The aim of this work is to evaluate the performance of different schemes of lossless compression when applied to compact
images collected by the satellite CBERS-2B. This satellite is the third one constructed under the CBERS Program (China-
Brazil Earth Resources Satellite) and it was launched in 2007. This work focuses in the compression of images from the
CCD camera which has a resolution of 20 x 20 meters and five bands. CBERS-2B transmits the data from CCD in real
time, with no compression and it does not storage even a small part of images. In fact, this satellite can work in this way
because the bit rate produced by CCD is smaller than the transmitter bit rate. However, the resolution and the number of
spectral bands of imaging systems are increasing and the constrains in power and bandwidth bound the communication
capacity of a satellite channel.
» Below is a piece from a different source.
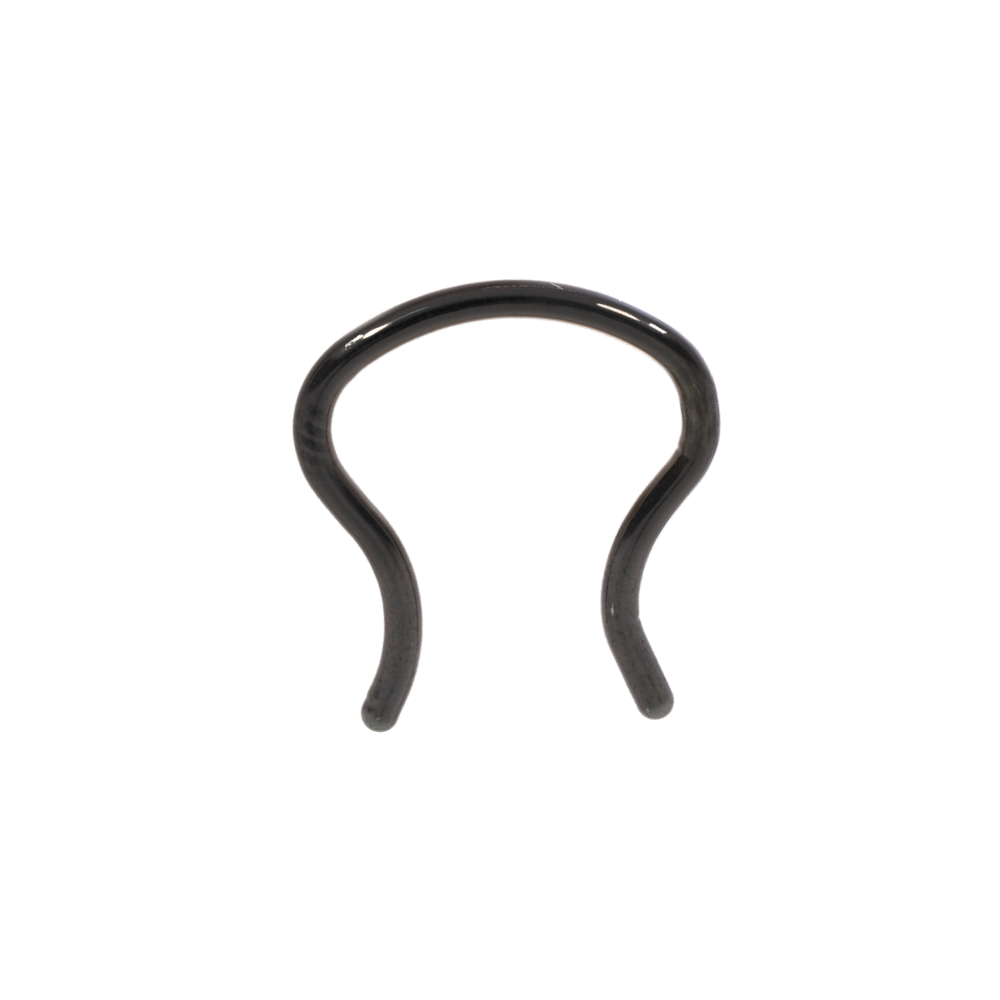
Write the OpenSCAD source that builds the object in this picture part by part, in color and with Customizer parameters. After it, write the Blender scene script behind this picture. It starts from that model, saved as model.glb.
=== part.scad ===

Therefore, in the future satellites the communication systems must be reviewed. There are
many algorithms for image compression described in the literature and some of them have already been used in remote
sensing satellites (RSS). When the bit rate produced by the imaging system is much higher than the transmitter bit rate,
a lossy encoder must be used. However, when the gap between the bit rates is not so high, a lossless procedure can be
an interesting choice. This work evaluates JPEG-LS, CALIC, SPIHT, JPEG2000, CCSDS recommendation, H.264, and
JPEG-XR when they are used to compress images from the CCD camera of CBERS-2B with no loss. The algorithms are
applied in a set of twenty images with 5, 812 x 5, 812 pixels, running in blocks of 128 x 128; 256 x 256; 512 x 512; and
1, 024x1, 024 pixels. The tests are done independently in each original band and also in five transformed bands, obtained
by a procedure which decorrelates them. In general, the results have shown that algorithms based on predictive schemes
(CALIC and JPEG-LS) applied in transformed decorrelated bands produces a better performance in the mean. Furthermore,
as expected, the performance improves when the block length increases. Since the compression rate is variable for each
block, it is important to evaluate the distribution of this parameter. Preliminary results have shown that the distributions
are quite similar for all algorithms.